We get snow at this time of year. It’s a sad fact. I remember big dumps of wet snow in May when leaves were out, seriously bending, breaking, and otherwise damaging trees. My garden notes from last year read:

May 30th: Well, it snowed a lot. Again. I’d say the rain barrels were refilled 3-4 times over, so maybe equivalent to 20mm+ of rain. Lots. And snow, well, it doesn’t so much like eggplant, tomatoes, and grapes. F@#&er. It’s been a rough spring on plants, not from a frost perspective, but from a snow perspective, and stretches of cold.”

I recall reading [Coleman, I think] that cold-hardy plants don’t tend to be destroyed by low temperature, but instead by ice, snow, wind, etc. I also know from experience that cold hardy seedlings like spinach and lettuces can handle some snow just fine. But I’m pretty sure the half-foot+ of heavy wet stuff we just got would squash a seedling.

So into the cold frames I went to see how they’ve changed my fate. I didn’t want to remove the snow, as -9C is in the forecast, and I’ll take the free temporary insulation. The lights [lids] had frozen on a bit, and needed a kick to break the ice. They were very heavy with wet snow. But inside…well, it looked like it did the day before the snow, not surprisingly. The transplants [seen below] were fine. The direct seeded seedlings [bottom] were hanging out as if nothing had happened. Brilliant.

Ever a fan of simple passive life-improving devices – ie, non energy consumptive such as my wine and root cellars – these cold frames have thoroughly impressed so far. I’ll likely be building more. Soon.

8 Responses

  1. Josh Eulert says:

    Kevin, where did you get the clear panels from? I’ve been looking to build a cold frame for my raised boxes, but haven’t been able to find anything big and cheap enough.

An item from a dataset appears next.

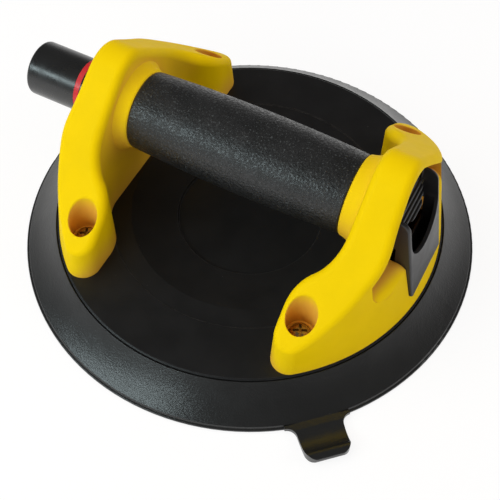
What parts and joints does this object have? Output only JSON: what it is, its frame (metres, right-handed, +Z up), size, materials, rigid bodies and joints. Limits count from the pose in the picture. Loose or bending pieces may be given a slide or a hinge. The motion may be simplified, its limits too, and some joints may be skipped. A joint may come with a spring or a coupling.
{
  "type": "pump-action suction lifter",
  "caption": "Round rubber suction cup under a stiff disc, lifted by a bar grip between two moulded brackets; a pump plunger and a release lever sit in line with the grip.",
  "frame": {"origin": "middle of the cup's sealing face, on the cup's own axis", "axes": "+X along the grip towards the release lever, -X towards the pump plunger, +Z up through the grip, +Y across the grip away from the pull tab's side"},
  "size_m": [0.2049, 0.2026, 0.0812],
  "materials": {
    "cup_rubber": "satin moulded rubber with fine grain",
    "black_plastic": "fine textured black plastic",
    "yellow_plastic": "satin yellow moulded plastic",
    "grip_rubber": "soft grip rubber with a fine sparkling grain",
    "plunger_plastic": "semi-gloss black plastic",
    "red_ring": "red warning ring",
    "screw_steel": "passivated steel",
    "brass": "turned brass",
    "barrel_aluminium": "drawn tube",
    "seal_rubber": "black nitrile",
    "spring_steel": "spring wire",
    "filter_felt": "white felt"
  },
  "bodies": {
    "frame": {"rubber_cup": "cup_rubber", "base_disc": "black_plastic", "pump_bracket": "yellow_plastic", "release_bracket": "yellow_plastic", "bracket_screws": "screw_steel", "threaded_inserts": "brass", "grip_sleeve": "grip_rubber", "pump_barrel": "barrel_aluminium", "guide_bush": "black_plastic", "wiper_ring": "seal_rubber", "stop_sleeve": "black_plastic", "return_spring": "spring_steel", "cylinder_head": "black_plastic", "head_seal": "seal_rubber", "check_valve": "seal_rubber", "valve_body": "black_plastic", "body_seal": "seal_rubber", "release_spring": "spring_steel", "air_tube": "seal_rubber", "cup_fitting": "brass", "fitting_nut": "brass", "filter_disc": "filter_felt", "release_guard": "black_plastic", "lever_pin": "screw_steel"},
    "pump_rod": {"plunger": "plunger_plastic", "indicator_ring": "red_ring", "piston": "black_plastic", "piston_seal": "seal_rubber", "exhaust_valve": "seal_rubber"},
    "lever": {"release_lever": "black_plastic"},
    "stem": {"valve_stem": "brass", "valve_seal": "seal_rubber"}
  },
  "joints": [
    {"name": "plunger_slide", "type": "slide", "parent": "frame", "child": "pump_rod", "axis": [1, 0, 0], "range_m": [0, 0.024], "stiffness_N_per_m": 180, "springref_m": -0.03, "deforming": ["return_spring"]},
    {"name": "lever_pivot", "type": "hinge", "parent": "frame", "child": "lever", "pos_m": [0.0689, 0, 0.0595], "axis": [0, 1, 0], "range_deg": [0, 12], "stiffness_Nm_per_rad": 0.05, "springref_deg": -1.15},
    {"name": "valve_slide", "type": "slide", "parent": "frame", "child": "stem", "axis": [-1, 0, 0], "range_m": [0, 0.0017], "deforming": ["release_spring"]}
  ],
  "couplings": [
    {"joint": "lever_pivot", "follows": "valve_slide", "rad_per_m": 122}
  ]
}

  2. Josh – I scored a plexi panel kit for a greenhouse on kijiji for $25 in the fall. I’ve also bought windows via kijiji for other uses, so would suggest that or one of the used/recycled construction materials places. Only downside is if your boxes are built, you have the challenge of finding the right size – I simply built the boxes to fit the plexi.

  3. brilliant Kevin! We are looking forward to the day when we can see the ground let alone start digging in it!

  4. CourtJ says:

    Seeing real seedlings coming up like this makes me happy :-) I am hoping to do some garden work this weekend, but will be a good bit behind where you are, although I do have chives. When I saw them peeking up through this weekend’s melting snow I almost cried. Maybe it was the return of snow that almost made me cry – haha.

  5. Josh Eulert says:

    Hey Kevin, if you’re interested in building more or bigger cold frames, you might look into corrugated polycarbonate sheets. They may be from a commercial big box store, but they’re cheaper than you’d think.

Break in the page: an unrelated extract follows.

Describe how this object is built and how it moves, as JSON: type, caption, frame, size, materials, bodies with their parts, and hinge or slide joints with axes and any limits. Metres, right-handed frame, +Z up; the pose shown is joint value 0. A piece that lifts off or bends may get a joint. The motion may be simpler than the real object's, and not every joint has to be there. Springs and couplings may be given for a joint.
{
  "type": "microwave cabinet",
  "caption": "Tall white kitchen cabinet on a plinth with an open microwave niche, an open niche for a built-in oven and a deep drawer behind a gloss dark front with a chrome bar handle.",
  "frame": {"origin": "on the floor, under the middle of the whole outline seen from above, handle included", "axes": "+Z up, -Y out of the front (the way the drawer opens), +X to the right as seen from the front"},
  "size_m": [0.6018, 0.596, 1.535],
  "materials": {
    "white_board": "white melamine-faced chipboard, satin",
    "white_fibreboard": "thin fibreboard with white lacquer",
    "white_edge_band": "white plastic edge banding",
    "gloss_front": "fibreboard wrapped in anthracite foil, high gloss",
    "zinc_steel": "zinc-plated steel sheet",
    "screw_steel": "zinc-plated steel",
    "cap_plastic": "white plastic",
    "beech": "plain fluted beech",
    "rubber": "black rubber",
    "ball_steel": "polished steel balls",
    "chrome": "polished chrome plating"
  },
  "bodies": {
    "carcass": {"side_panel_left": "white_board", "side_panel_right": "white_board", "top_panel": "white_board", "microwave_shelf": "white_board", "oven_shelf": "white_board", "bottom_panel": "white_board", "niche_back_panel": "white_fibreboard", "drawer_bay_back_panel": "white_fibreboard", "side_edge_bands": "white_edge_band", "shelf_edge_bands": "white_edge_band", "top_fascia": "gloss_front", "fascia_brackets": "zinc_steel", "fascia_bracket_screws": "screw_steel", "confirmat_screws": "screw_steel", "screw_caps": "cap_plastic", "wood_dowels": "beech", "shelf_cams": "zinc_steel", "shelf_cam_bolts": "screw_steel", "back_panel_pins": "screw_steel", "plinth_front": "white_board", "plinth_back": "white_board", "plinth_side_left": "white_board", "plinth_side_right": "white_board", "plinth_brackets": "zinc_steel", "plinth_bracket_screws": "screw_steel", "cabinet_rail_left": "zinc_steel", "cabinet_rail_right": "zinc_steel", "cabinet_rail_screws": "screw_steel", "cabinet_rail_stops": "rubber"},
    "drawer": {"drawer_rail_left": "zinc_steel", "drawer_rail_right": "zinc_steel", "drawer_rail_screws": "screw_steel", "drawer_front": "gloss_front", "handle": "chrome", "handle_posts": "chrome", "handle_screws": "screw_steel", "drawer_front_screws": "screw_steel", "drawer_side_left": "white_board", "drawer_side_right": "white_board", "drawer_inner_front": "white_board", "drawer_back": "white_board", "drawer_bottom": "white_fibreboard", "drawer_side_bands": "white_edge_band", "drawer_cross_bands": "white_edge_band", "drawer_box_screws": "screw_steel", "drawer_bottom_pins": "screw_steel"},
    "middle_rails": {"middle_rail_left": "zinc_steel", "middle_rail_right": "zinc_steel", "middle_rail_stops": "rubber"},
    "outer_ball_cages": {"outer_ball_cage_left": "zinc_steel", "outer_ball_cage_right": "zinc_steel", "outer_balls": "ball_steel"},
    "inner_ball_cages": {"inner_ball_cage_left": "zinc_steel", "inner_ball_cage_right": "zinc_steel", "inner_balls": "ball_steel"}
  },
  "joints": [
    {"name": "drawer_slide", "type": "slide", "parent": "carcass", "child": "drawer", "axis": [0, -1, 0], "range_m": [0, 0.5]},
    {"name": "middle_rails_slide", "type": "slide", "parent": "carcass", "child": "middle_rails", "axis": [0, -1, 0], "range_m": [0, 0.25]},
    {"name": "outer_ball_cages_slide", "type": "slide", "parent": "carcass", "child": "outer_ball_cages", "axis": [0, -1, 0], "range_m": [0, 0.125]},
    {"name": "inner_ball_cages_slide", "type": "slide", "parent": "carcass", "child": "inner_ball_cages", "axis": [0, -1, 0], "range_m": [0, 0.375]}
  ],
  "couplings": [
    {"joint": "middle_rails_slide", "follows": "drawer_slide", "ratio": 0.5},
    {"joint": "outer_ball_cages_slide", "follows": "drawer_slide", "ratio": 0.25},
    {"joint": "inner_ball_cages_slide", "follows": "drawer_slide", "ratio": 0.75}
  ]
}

  6. John – I’m curious to hear how many days you figure we’re ‘behind’ in the growing season this year. It has to be significant.
    Court – Happy to make you happy! I know. One of the advantages to living northerly – poignant seasonal change.
    Josh – what would their usual use be?

  7. Josh says:

    Clear roof panels and greenhouses ironically enough. (The Green house panels you have, if plastic, are probably made of it.)

    However a word of caution, they contain BPA and I’m not sure if that’s a concern for you or not. (It’d have to leach out, not be eaten by soil bacteria, be taken up by the plants and not be metabolized by them, but I haven’t done enough reading to have an opinion on if the concern is overblown or not.)

  8. Addie says:

    The cold frame sounds like a great idea, especially since it isn’t energy consuming .. what other winter leafy vegetables have you tried in spring? (kale?)